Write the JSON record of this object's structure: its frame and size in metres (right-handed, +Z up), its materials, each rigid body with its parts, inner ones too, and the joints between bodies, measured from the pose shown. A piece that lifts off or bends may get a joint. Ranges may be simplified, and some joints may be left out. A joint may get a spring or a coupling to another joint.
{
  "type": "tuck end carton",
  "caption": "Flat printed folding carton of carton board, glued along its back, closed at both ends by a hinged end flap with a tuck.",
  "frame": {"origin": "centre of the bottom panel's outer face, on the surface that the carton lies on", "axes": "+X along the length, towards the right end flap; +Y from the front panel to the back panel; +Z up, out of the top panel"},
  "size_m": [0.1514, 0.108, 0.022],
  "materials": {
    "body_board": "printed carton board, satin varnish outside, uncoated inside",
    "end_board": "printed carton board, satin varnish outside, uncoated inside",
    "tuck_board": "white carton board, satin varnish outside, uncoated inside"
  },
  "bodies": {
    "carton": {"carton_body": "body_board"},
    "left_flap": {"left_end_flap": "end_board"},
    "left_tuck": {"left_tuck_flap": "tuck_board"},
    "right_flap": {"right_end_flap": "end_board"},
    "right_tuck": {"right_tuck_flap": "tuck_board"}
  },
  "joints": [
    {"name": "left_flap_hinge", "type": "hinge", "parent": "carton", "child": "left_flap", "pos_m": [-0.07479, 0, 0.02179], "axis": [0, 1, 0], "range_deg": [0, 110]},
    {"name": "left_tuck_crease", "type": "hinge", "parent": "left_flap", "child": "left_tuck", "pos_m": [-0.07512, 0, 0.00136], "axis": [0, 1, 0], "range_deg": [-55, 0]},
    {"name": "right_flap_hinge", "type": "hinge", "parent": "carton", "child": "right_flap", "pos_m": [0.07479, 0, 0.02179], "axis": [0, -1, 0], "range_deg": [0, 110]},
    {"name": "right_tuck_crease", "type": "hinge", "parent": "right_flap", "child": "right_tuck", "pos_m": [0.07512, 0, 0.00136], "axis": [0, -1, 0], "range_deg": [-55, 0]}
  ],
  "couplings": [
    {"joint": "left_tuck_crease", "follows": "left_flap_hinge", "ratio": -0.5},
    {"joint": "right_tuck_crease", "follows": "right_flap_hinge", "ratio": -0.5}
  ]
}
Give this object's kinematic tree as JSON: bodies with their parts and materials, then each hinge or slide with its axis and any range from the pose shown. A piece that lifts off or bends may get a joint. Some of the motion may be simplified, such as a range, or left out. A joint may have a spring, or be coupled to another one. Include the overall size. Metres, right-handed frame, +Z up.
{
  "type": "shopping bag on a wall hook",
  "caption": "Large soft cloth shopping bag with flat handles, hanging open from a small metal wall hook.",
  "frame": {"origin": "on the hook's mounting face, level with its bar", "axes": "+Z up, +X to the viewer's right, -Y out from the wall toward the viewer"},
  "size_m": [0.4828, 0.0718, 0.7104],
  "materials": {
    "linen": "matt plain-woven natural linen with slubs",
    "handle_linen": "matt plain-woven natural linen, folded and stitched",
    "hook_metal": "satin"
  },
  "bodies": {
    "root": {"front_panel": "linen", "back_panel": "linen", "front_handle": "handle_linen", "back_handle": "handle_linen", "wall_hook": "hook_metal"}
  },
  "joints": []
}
--
OBJECTIVE
Extract every line from the records above that contains the word "joints".

RESULT OF THE TASK
Write the JSON record of this object's structure: its frame and size in metres (right-handed, +Z up), its materials, each rigid body with its parts, inner ones too, and the joints between bodies, measured from the pose shown. A piece that lifts off or bends may get a joint. Ranges may be simplified, and some joints may be left out. A joint may get a spring or a coupling to another joint.
  "joints": [
  "joints": []